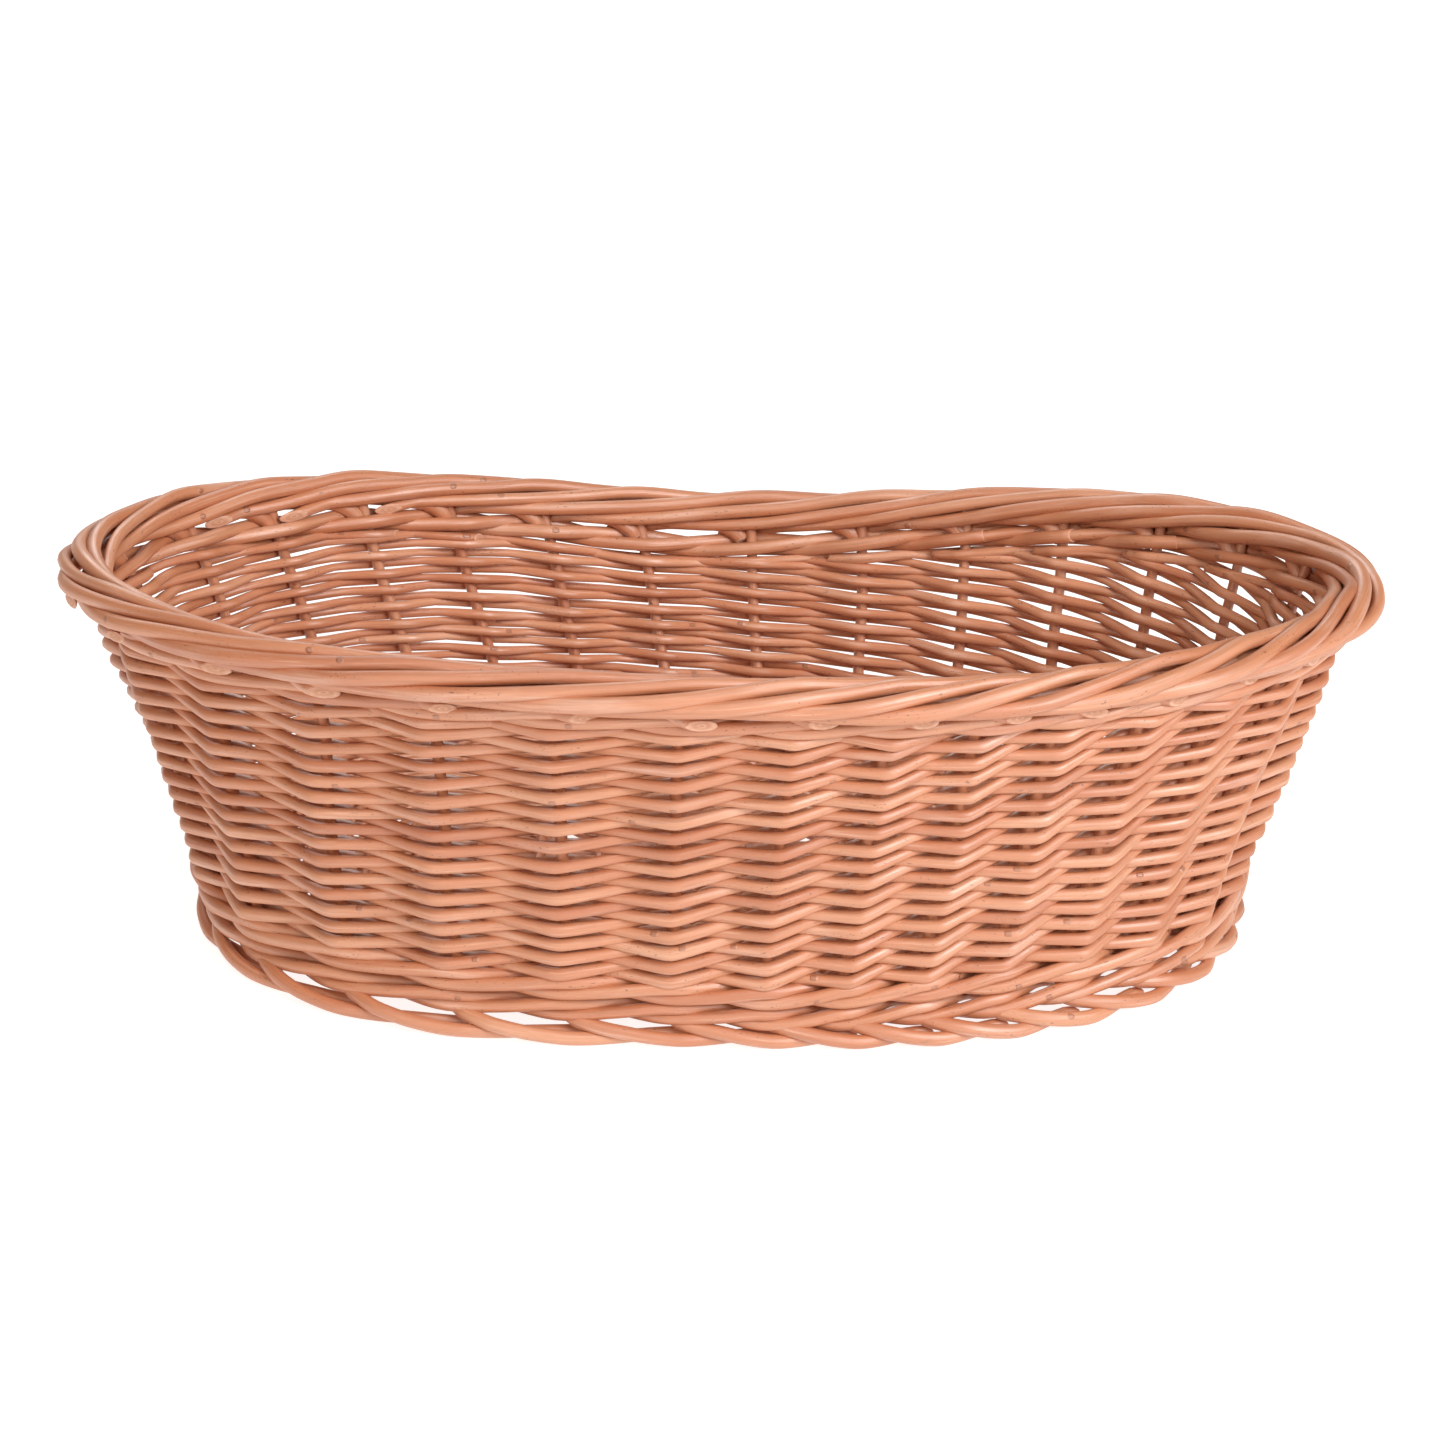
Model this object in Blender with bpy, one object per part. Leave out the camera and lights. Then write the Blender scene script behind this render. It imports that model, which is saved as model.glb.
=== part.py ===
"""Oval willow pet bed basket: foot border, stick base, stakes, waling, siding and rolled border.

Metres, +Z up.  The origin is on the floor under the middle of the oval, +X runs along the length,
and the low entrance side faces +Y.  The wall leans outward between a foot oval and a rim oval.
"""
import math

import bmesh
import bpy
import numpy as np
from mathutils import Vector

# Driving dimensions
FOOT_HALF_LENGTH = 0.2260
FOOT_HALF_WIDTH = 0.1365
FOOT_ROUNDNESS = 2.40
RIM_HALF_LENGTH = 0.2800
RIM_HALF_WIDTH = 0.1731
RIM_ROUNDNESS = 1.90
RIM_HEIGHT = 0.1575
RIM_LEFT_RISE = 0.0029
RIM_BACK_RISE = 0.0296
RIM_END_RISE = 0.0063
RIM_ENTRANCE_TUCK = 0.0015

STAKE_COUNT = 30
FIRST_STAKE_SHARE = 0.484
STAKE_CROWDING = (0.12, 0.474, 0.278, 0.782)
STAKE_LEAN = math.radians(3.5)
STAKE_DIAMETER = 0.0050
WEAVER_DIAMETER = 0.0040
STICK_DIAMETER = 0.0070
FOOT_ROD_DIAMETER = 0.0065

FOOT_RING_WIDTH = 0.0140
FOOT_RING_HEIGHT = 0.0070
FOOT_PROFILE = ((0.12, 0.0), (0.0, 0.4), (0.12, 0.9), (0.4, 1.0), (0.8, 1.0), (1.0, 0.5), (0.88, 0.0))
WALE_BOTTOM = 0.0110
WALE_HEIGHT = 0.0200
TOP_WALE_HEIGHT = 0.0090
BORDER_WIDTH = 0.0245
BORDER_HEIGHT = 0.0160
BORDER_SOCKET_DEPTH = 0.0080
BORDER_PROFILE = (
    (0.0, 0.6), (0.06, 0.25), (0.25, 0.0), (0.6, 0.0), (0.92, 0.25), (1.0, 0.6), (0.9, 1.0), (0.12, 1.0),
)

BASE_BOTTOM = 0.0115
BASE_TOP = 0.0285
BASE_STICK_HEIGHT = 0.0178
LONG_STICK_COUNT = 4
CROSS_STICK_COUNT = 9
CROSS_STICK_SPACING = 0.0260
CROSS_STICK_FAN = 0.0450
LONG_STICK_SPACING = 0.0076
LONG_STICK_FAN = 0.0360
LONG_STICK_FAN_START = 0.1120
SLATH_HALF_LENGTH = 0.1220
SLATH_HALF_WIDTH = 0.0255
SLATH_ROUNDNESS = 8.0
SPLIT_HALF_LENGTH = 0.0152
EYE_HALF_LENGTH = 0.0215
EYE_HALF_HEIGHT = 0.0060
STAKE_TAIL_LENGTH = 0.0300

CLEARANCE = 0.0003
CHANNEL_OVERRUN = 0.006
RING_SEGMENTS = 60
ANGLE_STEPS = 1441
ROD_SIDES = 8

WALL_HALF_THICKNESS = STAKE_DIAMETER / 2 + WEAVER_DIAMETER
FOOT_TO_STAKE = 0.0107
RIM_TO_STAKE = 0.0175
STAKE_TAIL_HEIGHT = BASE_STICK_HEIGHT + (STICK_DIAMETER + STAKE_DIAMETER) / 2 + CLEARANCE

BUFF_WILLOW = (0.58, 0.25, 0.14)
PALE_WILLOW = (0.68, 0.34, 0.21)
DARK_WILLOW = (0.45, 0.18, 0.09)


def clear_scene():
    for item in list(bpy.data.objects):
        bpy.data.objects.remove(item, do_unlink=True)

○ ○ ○

AIM: Restate the whole listing exactly, leaving out nothing.

THE COMPLETED TASK:
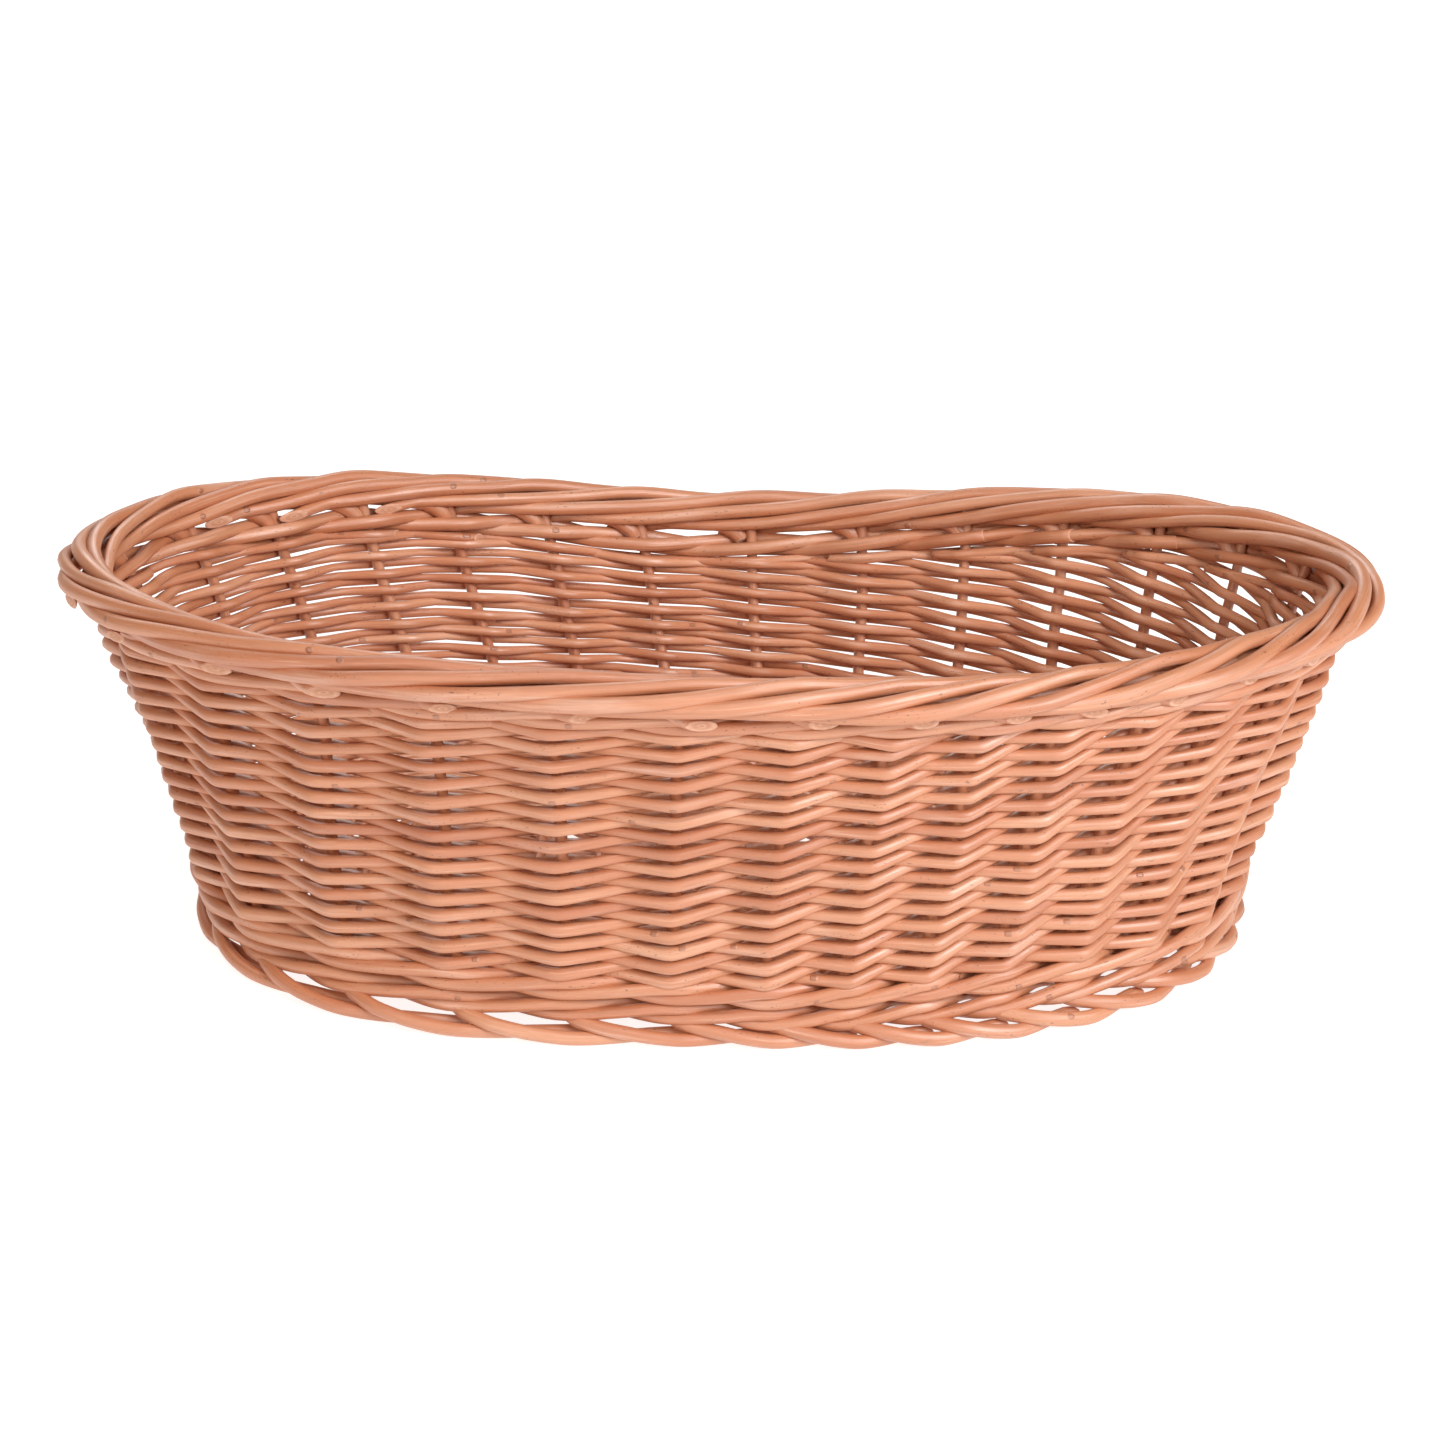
Model this object in Blender with bpy, one object per part. Leave out the camera and lights. Then write the Blender scene script behind this render. It imports that model, which is saved as model.glb.
=== part.py ===
"""Oval willow pet bed basket: foot border, stick base, stakes, waling, siding and rolled border.

Metres, +Z up.  The origin is on the floor under the middle of the oval, +X runs along the length,
and the low entrance side faces +Y.  The wall leans outward between a foot oval and a rim oval.
"""
import math

import bmesh
import bpy
import numpy as np
from mathutils import Vector

# Driving dimensions
FOOT_HALF_LENGTH = 0.2260
FOOT_HALF_WIDTH = 0.1365
FOOT_ROUNDNESS = 2.40
RIM_HALF_LENGTH = 0.2800
RIM_HALF_WIDTH = 0.1731
RIM_ROUNDNESS = 1.90
RIM_HEIGHT = 0.1575
RIM_LEFT_RISE = 0.0029
RIM_BACK_RISE = 0.0296
RIM_END_RISE = 0.0063
RIM_ENTRANCE_TUCK = 0.0015

STAKE_COUNT = 30
FIRST_STAKE_SHARE = 0.484
STAKE_CROWDING = (0.12, 0.474, 0.278, 0.782)
STAKE_LEAN = math.radians(3.5)
STAKE_DIAMETER = 0.0050
WEAVER_DIAMETER = 0.0040
STICK_DIAMETER = 0.0070
FOOT_ROD_DIAMETER = 0.0065

FOOT_RING_WIDTH = 0.0140
FOOT_RING_HEIGHT = 0.0070
FOOT_PROFILE = ((0.12, 0.0), (0.0, 0.4), (0.12, 0.9), (0.4, 1.0), (0.8, 1.0), (1.0, 0.5), (0.88, 0.0))
WALE_BOTTOM = 0.0110
WALE_HEIGHT = 0.0200
TOP_WALE_HEIGHT = 0.0090
BORDER_WIDTH = 0.0245
BORDER_HEIGHT = 0.0160
BORDER_SOCKET_DEPTH = 0.0080
BORDER_PROFILE = (
    (0.0, 0.6), (0.06, 0.25), (0.25, 0.0), (0.6, 0.0), (0.92, 0.25), (1.0, 0.6), (0.9, 1.0), (0.12, 1.0),
)

BASE_BOTTOM = 0.0115
BASE_TOP = 0.0285
BASE_STICK_HEIGHT = 0.0178
LONG_STICK_COUNT = 4
CROSS_STICK_COUNT = 9
CROSS_STICK_SPACING = 0.0260
CROSS_STICK_FAN = 0.0450
LONG_STICK_SPACING = 0.0076
LONG_STICK_FAN = 0.0360
LONG_STICK_FAN_START = 0.1120
SLATH_HALF_LENGTH = 0.1220
SLATH_HALF_WIDTH = 0.0255
SLATH_ROUNDNESS = 8.0
SPLIT_HALF_LENGTH = 0.0152
EYE_HALF_LENGTH = 0.0215
EYE_HALF_HEIGHT = 0.0060
STAKE_TAIL_LENGTH = 0.0300

CLEARANCE = 0.0003
CHANNEL_OVERRUN = 0.006
RING_SEGMENTS = 60
ANGLE_STEPS = 1441
ROD_SIDES = 8

WALL_HALF_THICKNESS = STAKE_DIAMETER / 2 + WEAVER_DIAMETER
FOOT_TO_STAKE = 0.0107
RIM_TO_STAKE = 0.0175
STAKE_TAIL_HEIGHT = BASE_STICK_HEIGHT + (STICK_DIAMETER + STAKE_DIAMETER) / 2 + CLEARANCE

BUFF_WILLOW = (0.58, 0.25, 0.14)
PALE_WILLOW = (0.68, 0.34, 0.21)
DARK_WILLOW = (0.45, 0.18, 0.09)


def clear_scene():
    for item in list(bpy.data.objects):
        bpy.data.objects.remove(item, do_unlink=True)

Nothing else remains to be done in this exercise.